Below is the overview of my stats within the 30-34 Male age group the last two years at SDIT. I improved in 2009, but not as much as I should have. It's a grim reminder that I'm not in Ironman shape, and IMWI is right around the corner.
|YEAR||PLACE||SWIM RANK||SWIM||BIKE RANK||BIKE||RUN RANK||RUN||FINISH|
I followed up the race with some of my worst workouts ever. My week was something like this:
- Sunday: SDIT swim OK, bike tough but OK, run miserable and slow
- Monday: Day off - went drinking with old co-workers from Chicago
- Tuesday: Run at track - ran my best 1 mile TT ever, 6:47. Rest of workout mediocre
- Wednesday: Swim went poorly, found out I'm back to dropping my elbows!
- Thursday: Trail run.

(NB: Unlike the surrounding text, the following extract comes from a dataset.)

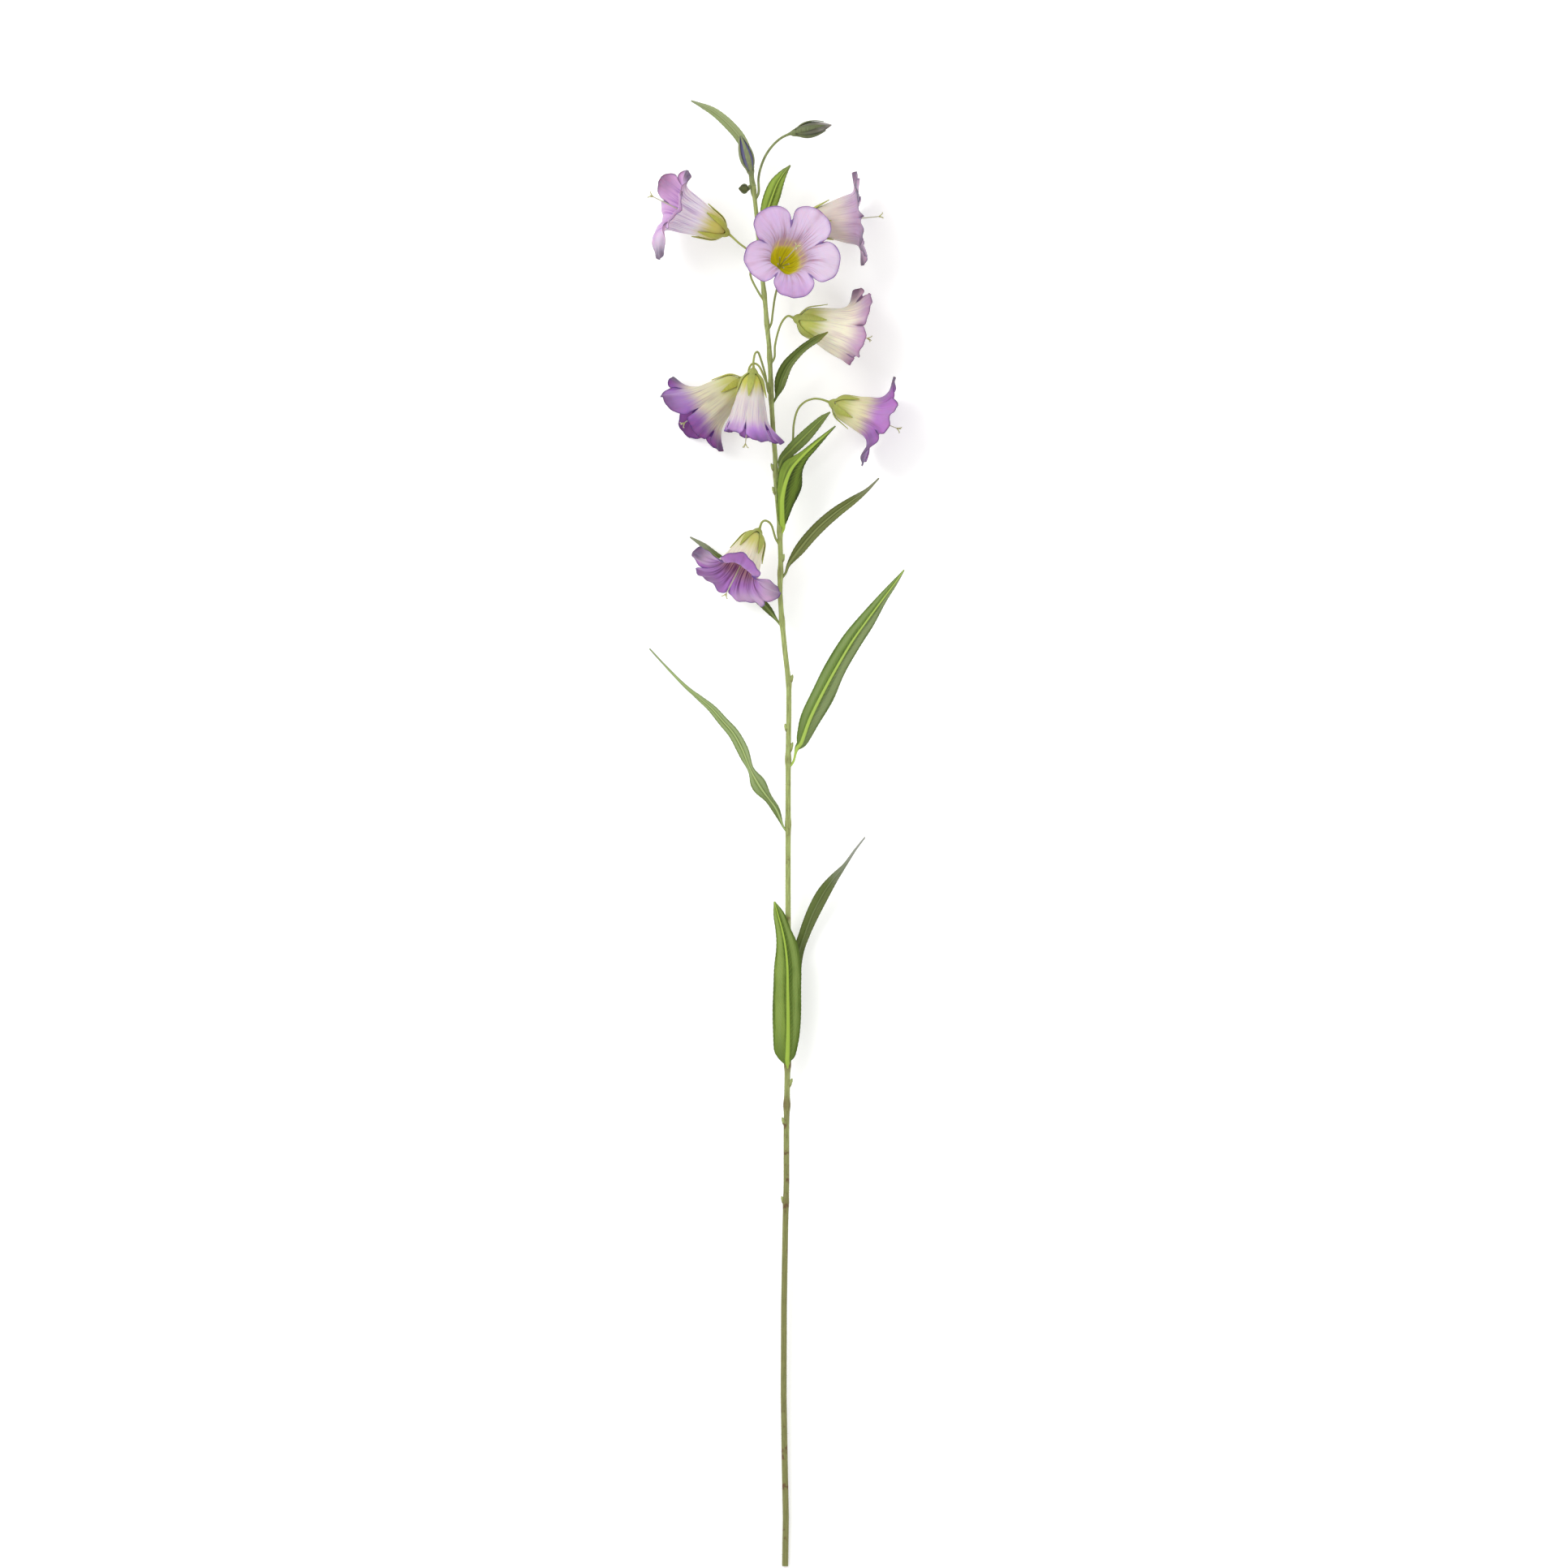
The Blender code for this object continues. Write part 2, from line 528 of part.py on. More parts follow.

Had to cut the planned 10 mile route short to 8, because I felt like death. Started to feel dehydrated.
- Friday: 1 mile ocean swim, goggles leaked and nearly blinded myself with saltwater.
- Saturday: 8 hour, 92 mile ride. That's 11.5 MPH. Ouch.
- Sunday: Long run. Oops, turned into a 60 minute, 6 mile sufferfest.
I'm running like crap right now, even by my own usually pathetic standards. I'm not going to let this continue, and I've told myself "no more bad workouts". If I feel too beat to do a workout, I'm just skipping it. During the workout, I'm going to do it properly - when/if I cannot do it properly, I'm cutting it short. Perfect practice makes perfect, and all that.
My plan of attack for the running is:
- buy new shoes. Not really going to make me faster, but I need them anyway.
- brick off of every bike ride, at least for a few miles
- run with (closer to) proper form, even if that means shorter distances.
- run with more structure. No more "go run x miles" workouts, I need to have some purpose to each run.
- continue trail running. The uneven steps help me to decouple my breathing from my stride
- continue running on the track once a week. I run with much better form when on the track, need to figure out how to transfer that over. Plus we do good drills there.